Traditionally, the Wisconsin Farm Technology Inc. board’s annual meeting in April marks the time when the next county in the show’s host lineup is announced, but this year there wasn’t one – largely due to the upheaval in UW-Extension, large budget cuts at the University and the uncertainty that meant for county Extension offices.
“Because of all the uncertainty with Extension a lot of counties were hesitant in putting bids in to host the show,” Glewen told Wisconsin State Farmer. “We had to work through that.”
Glewen met with potential organizers in Jefferson County during the process, talking about what is expected of a host county and what’s involved in hosting. “I think one of the concerns in Jefferson County was that they wanted to make sure there was interest among farmers who might want to host. After they worked through the process a bit more, they felt comfortable that there was enough interest.”
The first step will be to organize a county executive committee which will then work through the next steps of selecting and signing a host farm.
Extension historically has played a huge role in getting the show done each year, with county agents serving as executive secretary of the show each year as it moves from county to county. That’s the way it has worked for over 60 years as the show was first called Farm Progress Days and then Farm Technology Days.
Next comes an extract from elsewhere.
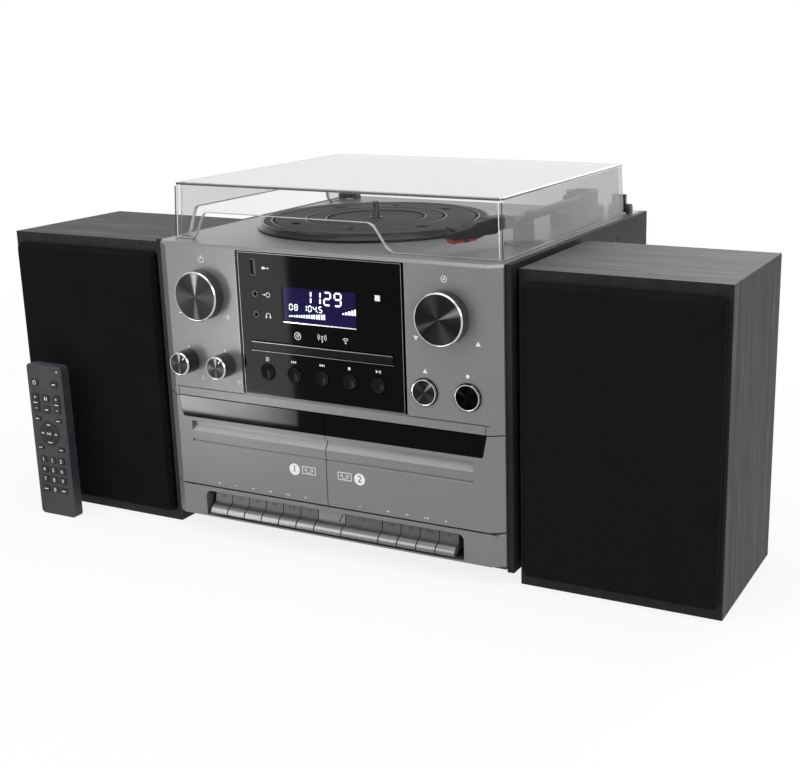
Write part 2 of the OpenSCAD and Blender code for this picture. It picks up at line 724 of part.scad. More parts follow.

Counties generally have four years to get their committees set and their fundraising done but Jefferson County will now have a slightly shorter timeline.
Still, Georgson is happy with the way the process played out. The county had to gauge support and interest in the community and then had to get through the annual County Fair and the Farm Technology Days event this summer in nearby Walworth County. Many Jefferson County locals were involved in that show as well, he said.
By August, after several more meetings, the county’s Agriculture and Extension Committee was ready to sit down with the county attorney and draft a proposal to host the 2019 show. The County Board gave its unanimous approval.
“We went through a pretty thorough process, but we wanted to make sure – there are a lot of moving parts – and some of those are beyond our control,” Georgson said. Glewen said that criteria that the Farm Technology Days, Inc. board uses in selecting potential host counties include a strong agricultural presence in the county, location in the state along with proximity of good roads, hotels and restaurant and prior history of hosting the show. The event was last held in Jefferson County in 1984 at the Bernard and Beverly Walter farm near Watertown, when it was still called Farm Progress Days.
Glewen notes that the whole idea of having counties host the show is to build leadership. “An ideal time frame is 20-25 years since the county has last hosted the show,” he said. “It’s a great leadership experience and it wouldn’t make sense to have the same group of people do it a second time. We’d like to see it involve a whole new group of people.”
Georgson said the executive committee will be named within the next month or so and it will be up to that group to decide what they want to showcase in the county, what the theme will be and what farm or farms to select as host.
He noted that the county experiences some urban pressure, located as it is between the metropolitan Milwaukee area and Dane County, but adds that agriculture is still the county’s number-one economic driver. The county has $1.8 billion in economic activity and nearly 8,000 jobs created by agriculture.
Jefferson County will be part of the FTD pilot project to hire a county coordinator to work with the local Extension office in putting on the show and will help shape how that process works and “what it looks like, as well as what Extension’s role is going to be,” he said.
Task force ideas
In order to try to figure out how Farm Technology Days would deal with the changes in the UW-Extension system, a task force of Extension agents was convened last year. The group included several agents who had served as executive secretary for a county FTD show. The group concluded that it would no longer be possible for a county Extension agent to serve as executive secretary for the show, beginning with the 2019 show.
That task force recommended that future shows, now including Jefferson County’s, would need to hire a coordinator who could keep things running smoothly, since it isn’t clear how much time any given county agent would have to devote to such a large event. Past executive secretaries had to spend most of their time over several years working on the show.
The Cooperative Extension Service is currently in a major transition and re-organization process brought on by state budget cuts. Staff and structural changes are likely to take effect in early to mid-2017 which dictated the delay in naming the next host county and the idea for utilizing a county coordinator.
Officials with FTD, Inc. including Chairman John Shutske, have said that the organization is committed to moving the show from county to county each year as a way of building community leadership and keeping the show fresh from year to year.
Glewen adds that the board’s position remains that if there continue to be counties willing to step forward to host, that it will continue with that model. “However, if there ever was an opportunity to look at a permanent site, I think the board would look at it. Because of the cost of setting up a permanent site, it would have to be an unusual situation. At least for the time being, the board is committed to moving the show from county to county.”
Georgson’s responsibilities include everything from horticulture to livestock and dairy. He is in his fourth year as the general County Agent in Jefferson County. But his experience there runs deep – he served for the prior 27 years as the Jefferson High School agriculture instructor.